Data Architecture for an organization approaches the problem from the standpoint of business processes and data ownership. Data architecture should not include limits on data modeling capabilities or limits on how the data can be processed. Consider the following sample data architecture:
Notice that Active Data Guard is used for most databases to provide availability, as well as for Read Replicas in the case of the Product Catalog. Active Data Guard is even used for the ORDERS database, even though it’s a sharded database. While sharding reduces the failure impact (or “blast area”) of the database, each shard still represents a single source of truth for the range data it contains.

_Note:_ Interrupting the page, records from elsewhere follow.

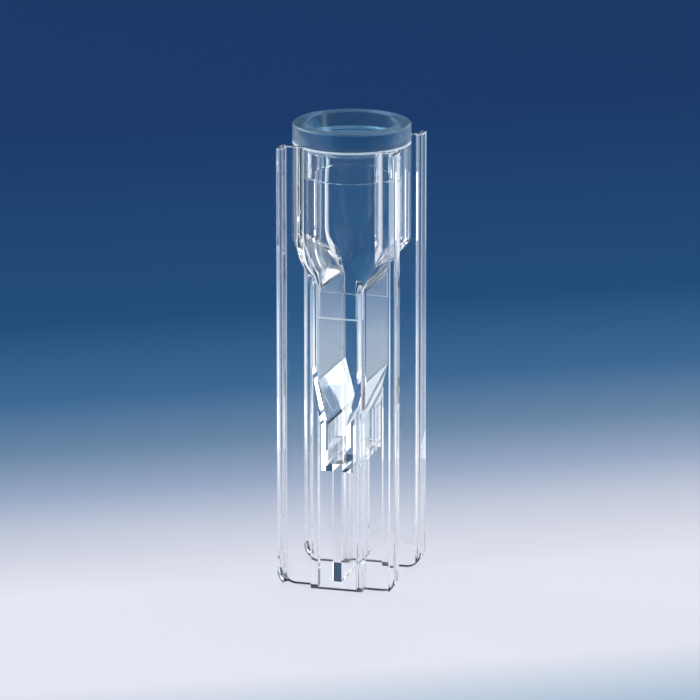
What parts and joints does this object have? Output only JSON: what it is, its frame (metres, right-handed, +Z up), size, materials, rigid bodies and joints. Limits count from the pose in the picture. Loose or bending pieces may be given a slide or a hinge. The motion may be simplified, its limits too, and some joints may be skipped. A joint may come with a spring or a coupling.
{
  "type": "micro cuvette with cap",
  "caption": "Tall clear micro cuvette: round mouth tube with a dished push-in cap, funnel, narrow chambers with flat windows, and a ribbed flange at the front and back.",
  "frame": {"origin": "middle of the base, on the surface that the cuvette stands on", "axes": "+Z up to the mouth, +Y along the light path from the front window to the back window, +X across the flanges"},
  "size_m": [0.0122, 0.0118, 0.0468],
  "materials": {
    "clear_plastic": "polished, colourless and clear",
    "milky_plastic": "smooth, milky and translucent"
  },
  "bodies": {
    "cuvette": {"cuvette_body": "clear_plastic"},
    "cap": {"cap": "milky_plastic"}
  },
  "joints": [
    {"name": "cap_lift", "type": "slide", "parent": "cuvette", "child": "cap", "axis": [0, 0, 1], "range_m": [0, 0.009]}
  ]
}
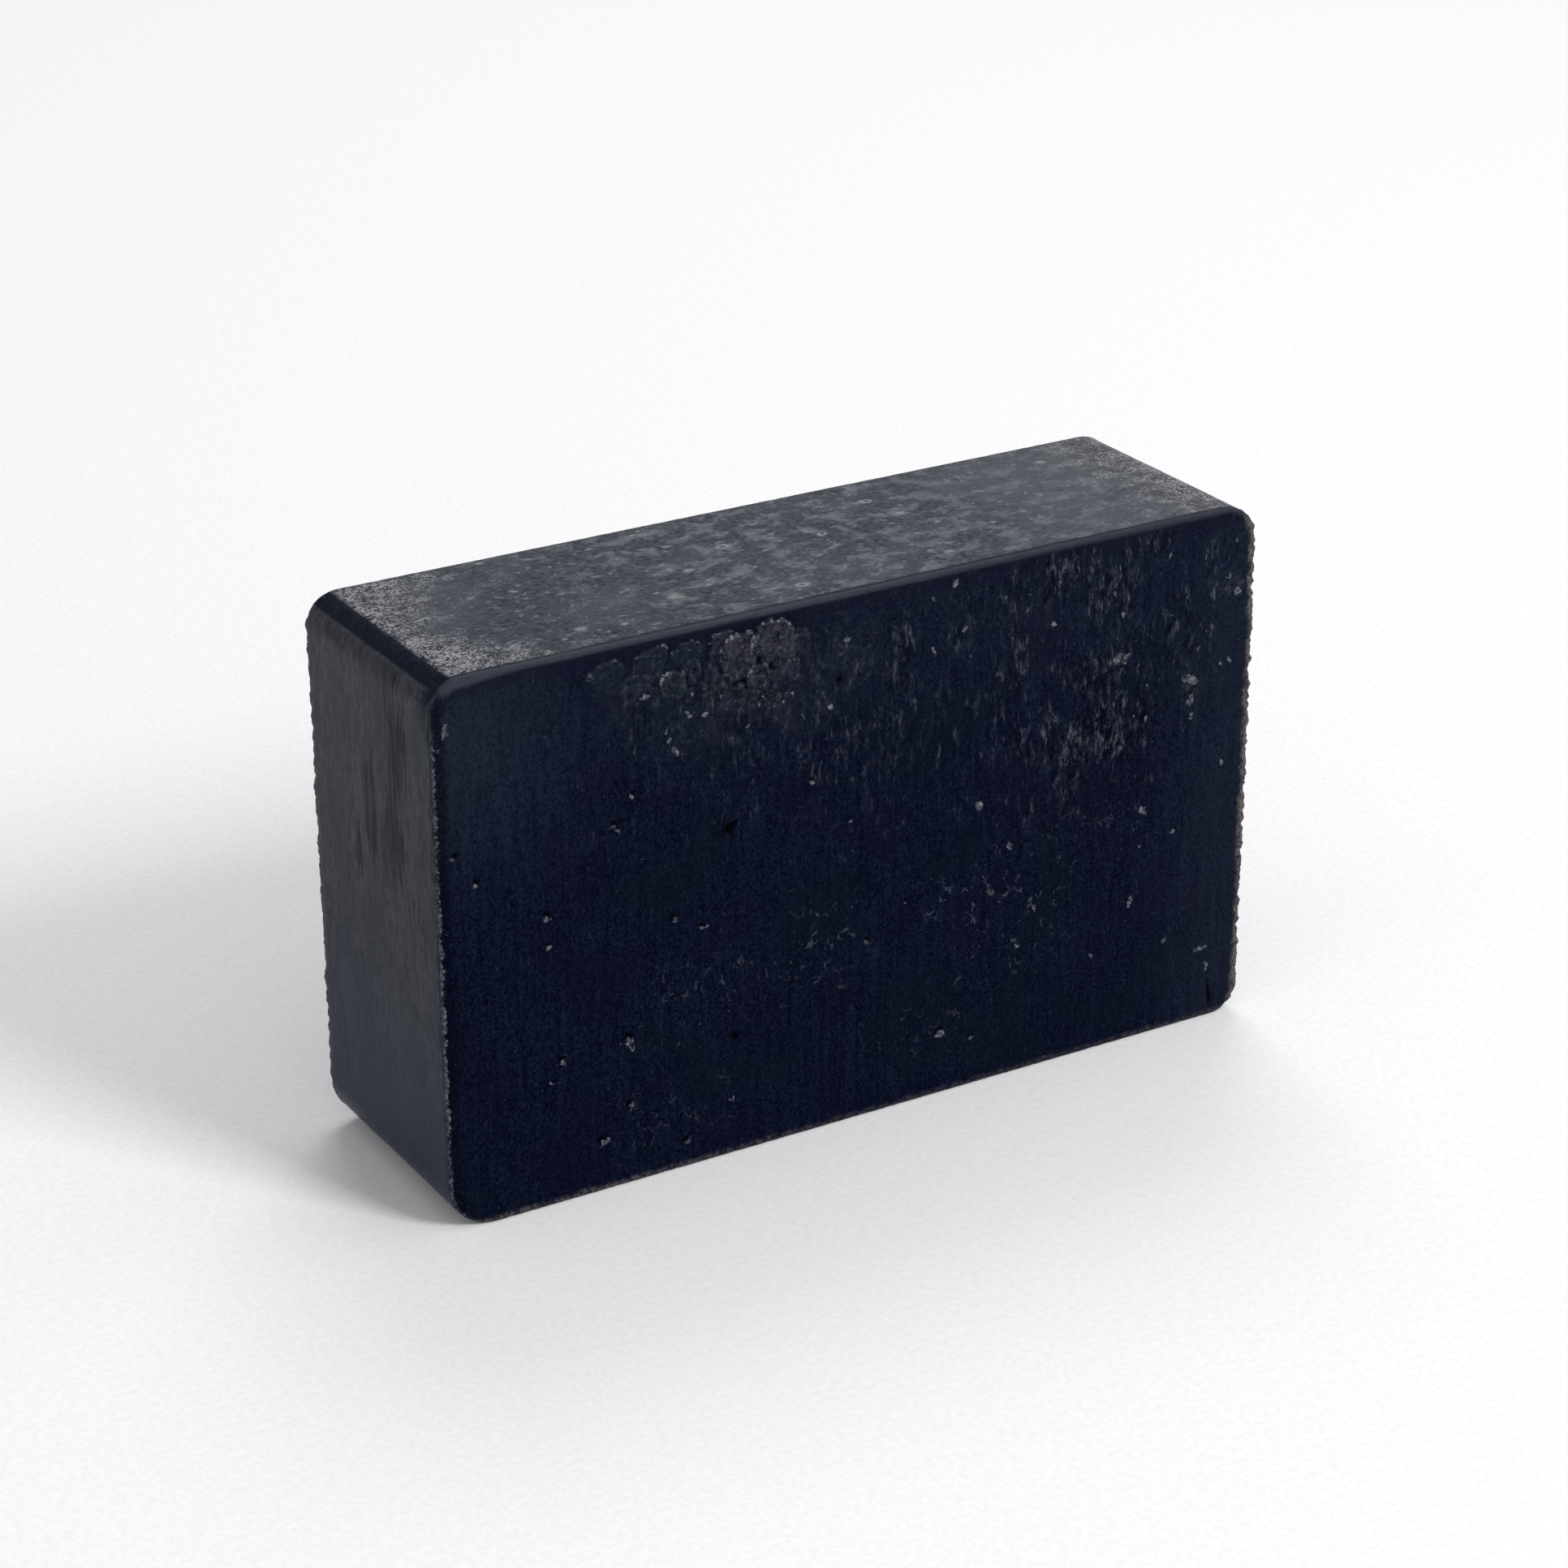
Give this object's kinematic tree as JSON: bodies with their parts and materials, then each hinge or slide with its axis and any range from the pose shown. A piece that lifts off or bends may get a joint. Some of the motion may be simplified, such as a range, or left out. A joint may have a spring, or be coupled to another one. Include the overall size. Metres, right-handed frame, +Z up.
{
  "type": "charcoal bar",
  "caption": "Chunky rectangular bar of black charcoal with rounded moulded edges and flat wire-cut broad faces, standing on its long narrow side.",
  "frame": {"origin": "centre of the base that the bar stands on, which is the bottom centre of its box", "axes": "+Z up, +X along the bar's length towards its right-hand end, +Y through its thickness from the front cut face to the back cut face"},
  "size_m": [0.09, 0.026, 0.055],
  "materials": {
    "charcoal": "matte"
  },
  "bodies": {
    "root": {"bar": "charcoal"}
  },
  "joints": []
}
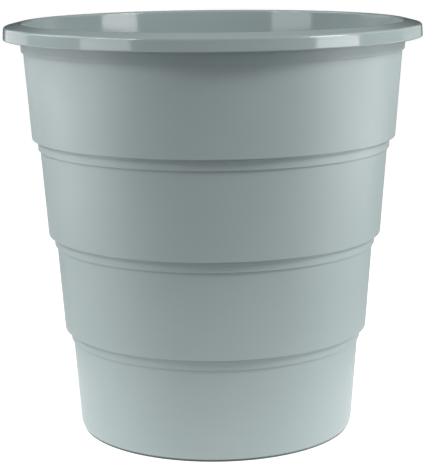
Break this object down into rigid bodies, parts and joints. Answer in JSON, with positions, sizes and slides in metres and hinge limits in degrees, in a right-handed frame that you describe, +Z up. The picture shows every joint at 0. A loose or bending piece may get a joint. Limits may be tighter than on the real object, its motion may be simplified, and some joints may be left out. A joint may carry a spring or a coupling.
{
  "type": "wastebasket",
  "caption": "Round open wastebasket in stepped tapering tiers with a turned-down rim and a raised floor panel, for use beside a desk.",
  "frame": {"origin": "centre of the foot ring, on the floor that the bin stands on", "axes": "+Z up along the axis of the bin; the bin is round, and -Y is taken as its front"},
  "size_m": [0.3208, 0.3208, 0.319],
  "materials": {
    "satin_polypropylene": "cool grey polypropylene, fine satin mould texture outside, smoother inside",
    "polished_polypropylene": "the same cool grey polypropylene, from a polished stretch of the mould"
  },
  "bodies": {
    "root": {"rim_flange": "polished_polypropylene", "rim_skirt_1": "polished_polypropylene", "rim_skirt_2": "polished_polypropylene", "rim_skirt_3": "polished_polypropylene", "rim_skirt_4": "polished_polypropylene", "collar_band": "satin_polypropylene", "tier_1_wall": "satin_polypropylene", "tier_2_wall": "satin_polypropylene", "tier_3_wall": "satin_polypropylene", "tier_4_wall": "satin_polypropylene", "step_1": "satin_polypropylene", "step_2": "satin_polypropylene", "step_3": "satin_polypropylene", "base_heel": "satin_polypropylene", "base_floor": "satin_polypropylene", "foot_ring": "satin_polypropylene"}
  },
  "joints": []
}
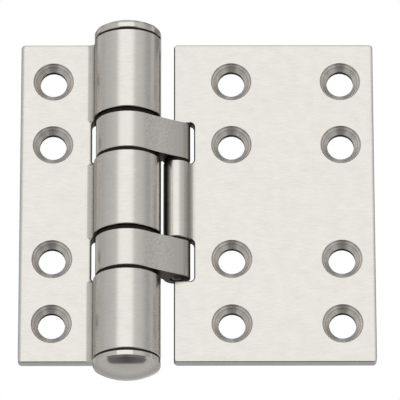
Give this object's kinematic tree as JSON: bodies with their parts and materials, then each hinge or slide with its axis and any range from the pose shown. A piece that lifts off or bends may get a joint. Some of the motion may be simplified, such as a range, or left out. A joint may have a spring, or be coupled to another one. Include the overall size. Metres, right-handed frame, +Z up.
{
  "type": "double-pivot butt hinge",
  "caption": "Heavy screw-on hinge, open flat: a narrow and a wide leaf joined by two short links that turn on a main pin and on a thinner second pin.",
  "frame": {"origin": "on the back (mounting) face of the wide leaf, in the middle of its eight screw holes", "axes": "+Z up along both pins; +X from the narrow leaf towards the wide leaf; +Y out of the mounting face, away from the viewer of the screw heads"},
  "size_m": [0.1044, 0.0198, 0.1116],
  "materials": {
    "leaf_steel": "fine satin brushing",
    "link_steel": "satin, slightly darker",
    "cap_steel": "turned, fine satin",
    "pin_steel": "ground",
    "bush_polymer": "matte, near black",
    "seal_rubber": "matte, near black"
  },
  "bodies": {
    "wide_side": {"wide_leaf": "leaf_steel", "small_knuckle_top_bush": "bush_polymer", "small_knuckle_bottom_bush": "bush_polymer"},
    "links": {"upper_link": "link_steel", "lower_link": "link_steel", "link_pin": "pin_steel", "upper_link_top_bush": "bush_polymer", "upper_link_bottom_bush": "bush_polymer", "lower_link_top_bush": "bush_polymer", "lower_link_bottom_bush": "bush_polymer"},
    "narrow_side": {"narrow_leaf": "leaf_steel", "main_pin": "pin_steel", "top_cap": "cap_steel", "bottom_cap": "cap_steel", "top_cap_seal": "seal_rubber", "bottom_cap_seal": "seal_rubber"}
  },
  "joints": [
    {"name": "link_swing", "type": "hinge", "parent": "wide_side", "child": "links", "pos_m": [-0.03229, -0.0028, 0], "axis": [0, 0, 1], "range_deg": [-90, 30]},
    {"name": "narrow_leaf_swing", "type": "hinge", "parent": "links", "child": "narrow_side", "pos_m": [-0.04678, -0.0058, 0], "axis": [0, 0, 1], "range_deg": [-90, 165]}
  ]
}
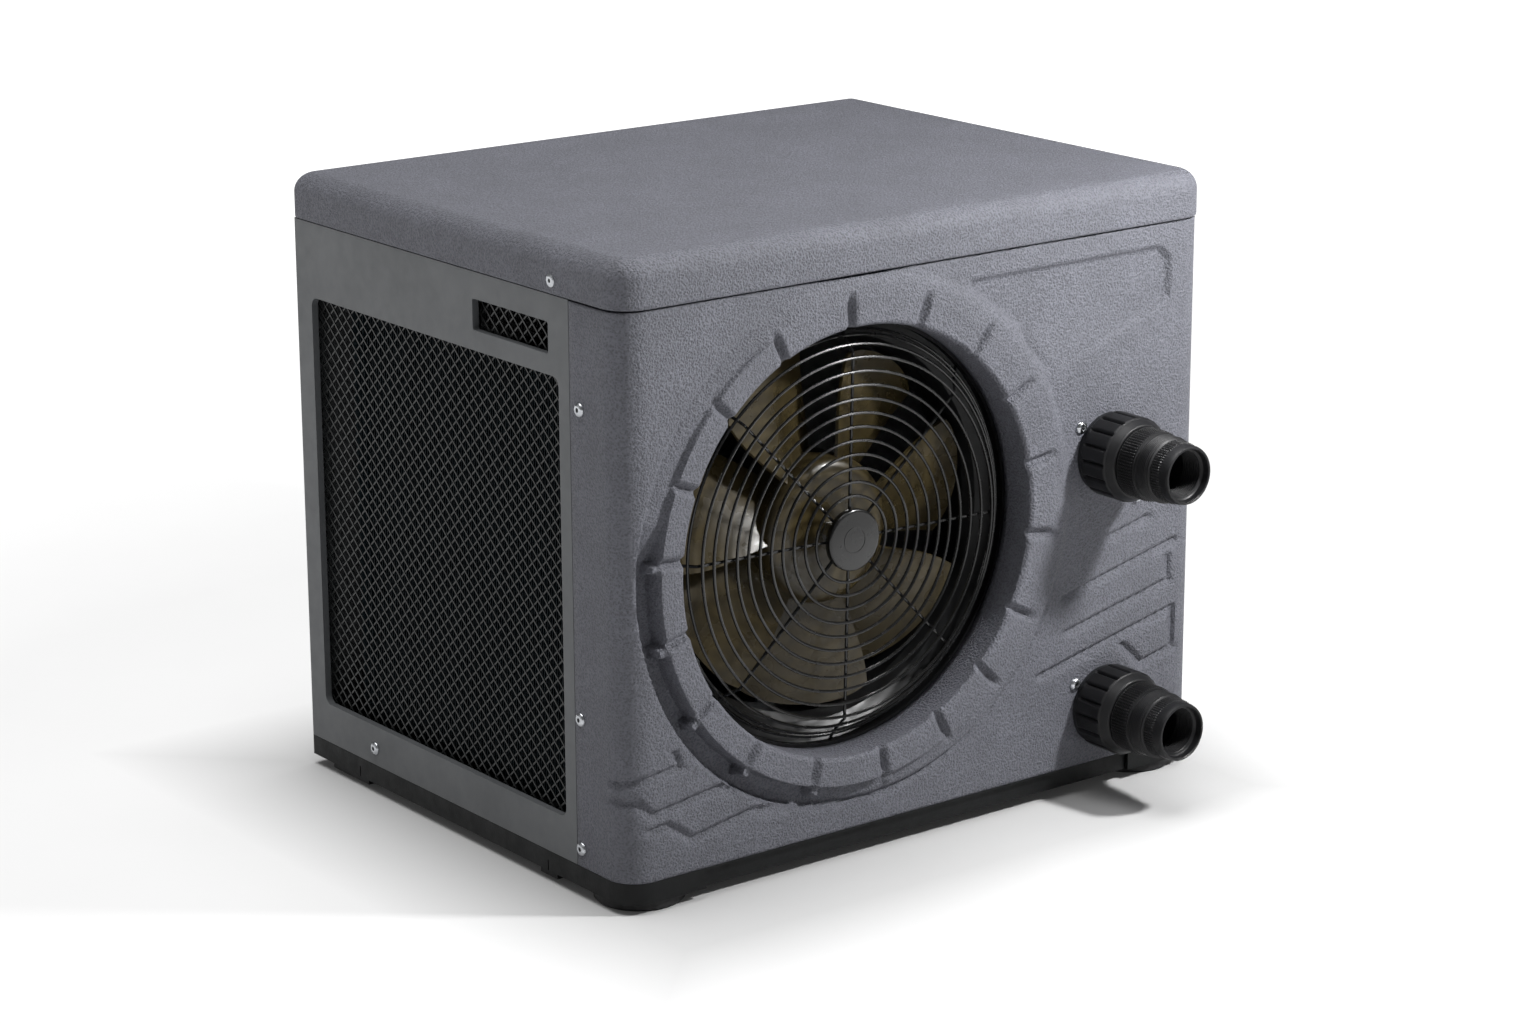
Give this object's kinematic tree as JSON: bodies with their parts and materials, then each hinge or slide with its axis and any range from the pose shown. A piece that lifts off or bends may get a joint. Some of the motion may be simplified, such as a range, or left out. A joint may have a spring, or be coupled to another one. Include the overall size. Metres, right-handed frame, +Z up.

If this data architecture included limitations in functionality, the entire architecture gets much more complex. For example, the ORDERS database mainly uses key/value data modeling to increase agility into the data model, as well as improving response time. Submitting an order involves a single WRITE (or INSERT) of a single record that contains a complex JSON structure. Processing each order means a single READ (or SELECT) of a single row of data containing that JSON structure. However, if we need a bit of relational functionality within this database, that’s certainly possible. The main function of the database uses key/value, but developers aren’t limited to just that single data modeling capability.
All-Inclusive in the Cloud
The Oracle database has always been a rather LARGE chunk of code. It can be hard to install and takes up lots of space. However, once it’s up and running, Oracle has enormous depth in capability. My original assumption was that Cloud might tend to favor purpose-built databases. Of course you will hear that from vendors who lack an all-inclusive database engine of their own. However, it turns out that Cloud still does favor the All-Inclusive approach.
Islands of data & functionality is still a disadvantage, even in the Cloud.